#### SUPPLIED INFORMATION:
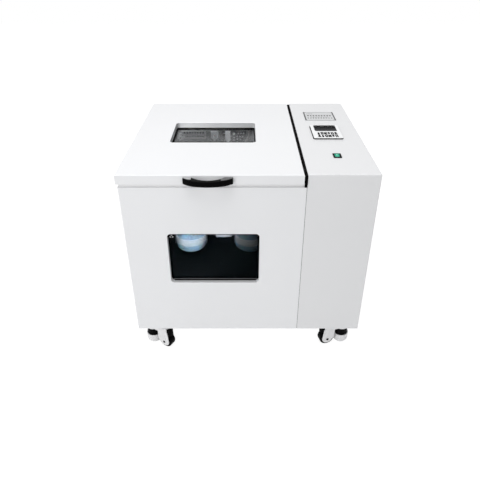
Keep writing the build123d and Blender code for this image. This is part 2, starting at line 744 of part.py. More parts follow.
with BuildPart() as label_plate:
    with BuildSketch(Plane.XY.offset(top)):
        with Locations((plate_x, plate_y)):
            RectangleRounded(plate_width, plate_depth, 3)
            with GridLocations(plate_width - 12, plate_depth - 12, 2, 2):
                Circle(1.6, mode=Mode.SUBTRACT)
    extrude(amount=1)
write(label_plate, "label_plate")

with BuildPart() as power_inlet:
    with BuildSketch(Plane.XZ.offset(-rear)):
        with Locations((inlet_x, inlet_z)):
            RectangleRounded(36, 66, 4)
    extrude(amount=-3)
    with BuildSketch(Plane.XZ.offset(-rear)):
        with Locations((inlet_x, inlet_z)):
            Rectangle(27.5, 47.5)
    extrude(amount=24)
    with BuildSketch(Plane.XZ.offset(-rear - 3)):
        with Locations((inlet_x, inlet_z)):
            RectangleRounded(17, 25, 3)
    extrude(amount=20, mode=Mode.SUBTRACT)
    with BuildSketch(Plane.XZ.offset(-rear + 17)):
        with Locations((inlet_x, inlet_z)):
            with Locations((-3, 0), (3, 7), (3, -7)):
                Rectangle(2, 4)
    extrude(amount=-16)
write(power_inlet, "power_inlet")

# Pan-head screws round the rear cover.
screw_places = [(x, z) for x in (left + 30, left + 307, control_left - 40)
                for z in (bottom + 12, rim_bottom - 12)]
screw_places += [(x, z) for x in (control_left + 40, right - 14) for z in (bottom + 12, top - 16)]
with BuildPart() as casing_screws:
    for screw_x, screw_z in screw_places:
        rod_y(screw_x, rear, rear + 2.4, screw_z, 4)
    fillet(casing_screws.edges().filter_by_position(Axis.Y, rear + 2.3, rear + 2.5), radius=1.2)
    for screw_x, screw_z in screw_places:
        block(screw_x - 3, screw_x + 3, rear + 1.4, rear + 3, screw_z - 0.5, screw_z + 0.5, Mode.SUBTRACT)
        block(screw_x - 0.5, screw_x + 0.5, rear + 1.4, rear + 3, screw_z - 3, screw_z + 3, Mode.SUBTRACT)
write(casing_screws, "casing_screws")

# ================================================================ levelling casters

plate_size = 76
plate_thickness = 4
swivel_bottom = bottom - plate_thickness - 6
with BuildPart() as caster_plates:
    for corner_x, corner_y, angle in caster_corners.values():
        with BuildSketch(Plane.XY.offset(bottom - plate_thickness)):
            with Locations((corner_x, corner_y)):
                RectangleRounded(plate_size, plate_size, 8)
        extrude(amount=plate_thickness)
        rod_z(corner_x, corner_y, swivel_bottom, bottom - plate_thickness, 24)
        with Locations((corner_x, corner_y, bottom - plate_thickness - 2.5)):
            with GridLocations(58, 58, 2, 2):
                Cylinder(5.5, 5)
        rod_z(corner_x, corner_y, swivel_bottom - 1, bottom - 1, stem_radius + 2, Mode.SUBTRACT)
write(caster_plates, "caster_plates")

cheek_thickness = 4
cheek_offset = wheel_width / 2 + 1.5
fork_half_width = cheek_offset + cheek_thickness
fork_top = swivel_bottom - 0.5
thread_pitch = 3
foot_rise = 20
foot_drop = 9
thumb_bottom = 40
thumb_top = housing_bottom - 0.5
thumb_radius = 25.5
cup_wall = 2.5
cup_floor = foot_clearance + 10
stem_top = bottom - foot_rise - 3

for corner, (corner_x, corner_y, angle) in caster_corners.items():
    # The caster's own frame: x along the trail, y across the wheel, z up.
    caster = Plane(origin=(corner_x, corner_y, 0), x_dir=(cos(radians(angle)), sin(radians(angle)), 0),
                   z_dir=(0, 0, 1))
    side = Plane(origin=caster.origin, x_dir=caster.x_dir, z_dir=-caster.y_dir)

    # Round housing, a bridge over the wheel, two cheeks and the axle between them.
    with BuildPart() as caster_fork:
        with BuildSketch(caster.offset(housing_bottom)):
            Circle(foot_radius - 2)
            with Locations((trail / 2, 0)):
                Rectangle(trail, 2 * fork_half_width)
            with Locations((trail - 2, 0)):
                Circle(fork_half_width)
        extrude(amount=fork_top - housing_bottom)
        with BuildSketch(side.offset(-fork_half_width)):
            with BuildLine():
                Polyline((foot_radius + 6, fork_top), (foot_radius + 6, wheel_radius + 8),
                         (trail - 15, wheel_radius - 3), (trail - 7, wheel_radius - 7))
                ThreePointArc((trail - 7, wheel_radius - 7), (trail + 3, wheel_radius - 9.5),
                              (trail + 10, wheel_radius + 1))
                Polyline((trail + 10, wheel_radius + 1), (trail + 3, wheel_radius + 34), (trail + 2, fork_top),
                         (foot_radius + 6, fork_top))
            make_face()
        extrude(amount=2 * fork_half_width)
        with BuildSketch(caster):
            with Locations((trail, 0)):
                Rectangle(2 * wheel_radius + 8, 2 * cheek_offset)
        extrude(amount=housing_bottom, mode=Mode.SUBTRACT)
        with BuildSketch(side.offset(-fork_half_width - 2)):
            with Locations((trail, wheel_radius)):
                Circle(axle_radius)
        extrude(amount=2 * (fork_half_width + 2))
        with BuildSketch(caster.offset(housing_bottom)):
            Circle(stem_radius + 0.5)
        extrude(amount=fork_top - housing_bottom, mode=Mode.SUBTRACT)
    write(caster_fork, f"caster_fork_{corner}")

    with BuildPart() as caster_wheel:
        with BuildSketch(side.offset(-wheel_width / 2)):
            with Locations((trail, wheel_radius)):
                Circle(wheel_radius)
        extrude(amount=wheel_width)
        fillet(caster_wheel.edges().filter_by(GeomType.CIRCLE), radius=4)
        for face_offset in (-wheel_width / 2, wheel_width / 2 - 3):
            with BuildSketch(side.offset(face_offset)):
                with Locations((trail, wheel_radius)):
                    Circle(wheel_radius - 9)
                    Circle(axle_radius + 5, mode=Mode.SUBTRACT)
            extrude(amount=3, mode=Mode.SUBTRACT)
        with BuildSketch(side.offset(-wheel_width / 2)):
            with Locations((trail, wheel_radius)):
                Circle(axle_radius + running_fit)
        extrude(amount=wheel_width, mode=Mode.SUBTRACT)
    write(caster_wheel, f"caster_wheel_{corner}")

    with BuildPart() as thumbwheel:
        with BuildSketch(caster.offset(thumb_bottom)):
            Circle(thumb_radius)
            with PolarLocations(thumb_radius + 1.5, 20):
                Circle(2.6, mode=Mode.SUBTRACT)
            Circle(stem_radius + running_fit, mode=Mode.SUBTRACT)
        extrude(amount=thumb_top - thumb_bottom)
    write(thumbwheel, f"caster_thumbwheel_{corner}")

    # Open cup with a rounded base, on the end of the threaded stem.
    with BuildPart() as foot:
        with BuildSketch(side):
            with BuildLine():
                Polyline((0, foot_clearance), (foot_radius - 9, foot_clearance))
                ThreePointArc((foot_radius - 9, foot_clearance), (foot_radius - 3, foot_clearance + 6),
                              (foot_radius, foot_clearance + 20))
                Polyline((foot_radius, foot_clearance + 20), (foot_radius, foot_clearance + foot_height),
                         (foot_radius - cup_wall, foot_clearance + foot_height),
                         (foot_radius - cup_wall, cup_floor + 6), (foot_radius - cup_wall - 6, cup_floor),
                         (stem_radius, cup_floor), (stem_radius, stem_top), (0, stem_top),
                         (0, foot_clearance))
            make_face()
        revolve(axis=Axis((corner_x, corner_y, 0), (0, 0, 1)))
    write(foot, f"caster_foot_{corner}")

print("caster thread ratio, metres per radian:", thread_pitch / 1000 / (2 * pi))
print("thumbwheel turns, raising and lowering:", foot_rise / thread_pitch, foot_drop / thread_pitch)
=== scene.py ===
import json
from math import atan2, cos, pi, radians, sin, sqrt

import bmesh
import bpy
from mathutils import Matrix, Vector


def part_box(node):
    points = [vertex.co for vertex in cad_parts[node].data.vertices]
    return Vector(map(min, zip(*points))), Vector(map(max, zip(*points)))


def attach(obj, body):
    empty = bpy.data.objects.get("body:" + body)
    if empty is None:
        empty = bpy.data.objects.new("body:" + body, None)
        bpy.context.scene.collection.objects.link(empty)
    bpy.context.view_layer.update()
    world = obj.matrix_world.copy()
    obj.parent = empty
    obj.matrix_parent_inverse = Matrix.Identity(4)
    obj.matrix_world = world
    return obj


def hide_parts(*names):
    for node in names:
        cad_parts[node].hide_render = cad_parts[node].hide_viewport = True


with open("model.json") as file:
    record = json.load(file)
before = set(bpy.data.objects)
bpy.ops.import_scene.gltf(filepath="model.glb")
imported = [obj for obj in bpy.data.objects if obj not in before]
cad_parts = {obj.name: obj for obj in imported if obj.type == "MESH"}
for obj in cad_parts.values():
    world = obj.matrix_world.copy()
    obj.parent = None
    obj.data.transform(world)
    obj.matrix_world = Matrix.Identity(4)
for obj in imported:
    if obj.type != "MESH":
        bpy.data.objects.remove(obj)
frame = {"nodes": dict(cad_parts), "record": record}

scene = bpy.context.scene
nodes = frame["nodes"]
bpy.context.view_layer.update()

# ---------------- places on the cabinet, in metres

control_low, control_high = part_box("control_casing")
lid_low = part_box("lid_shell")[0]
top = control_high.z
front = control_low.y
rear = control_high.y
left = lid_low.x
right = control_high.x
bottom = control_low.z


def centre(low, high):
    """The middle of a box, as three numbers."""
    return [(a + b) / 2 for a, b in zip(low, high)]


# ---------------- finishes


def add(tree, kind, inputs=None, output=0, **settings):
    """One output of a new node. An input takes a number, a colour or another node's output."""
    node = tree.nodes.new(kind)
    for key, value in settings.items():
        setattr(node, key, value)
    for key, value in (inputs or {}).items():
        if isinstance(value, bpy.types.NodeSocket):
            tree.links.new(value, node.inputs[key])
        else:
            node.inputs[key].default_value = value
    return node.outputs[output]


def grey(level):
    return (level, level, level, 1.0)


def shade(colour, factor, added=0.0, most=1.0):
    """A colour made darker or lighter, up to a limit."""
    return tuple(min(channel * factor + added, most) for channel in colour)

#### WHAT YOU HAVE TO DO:
Pick out, from the lines above, every one that contains the string "None".

#### FULL SOLUTION:
    if empty is None:
        empty = bpy.data.objects.new("body:" + body, None)
    obj.parent = None
def add(tree, kind, inputs=None, output=0, **settings):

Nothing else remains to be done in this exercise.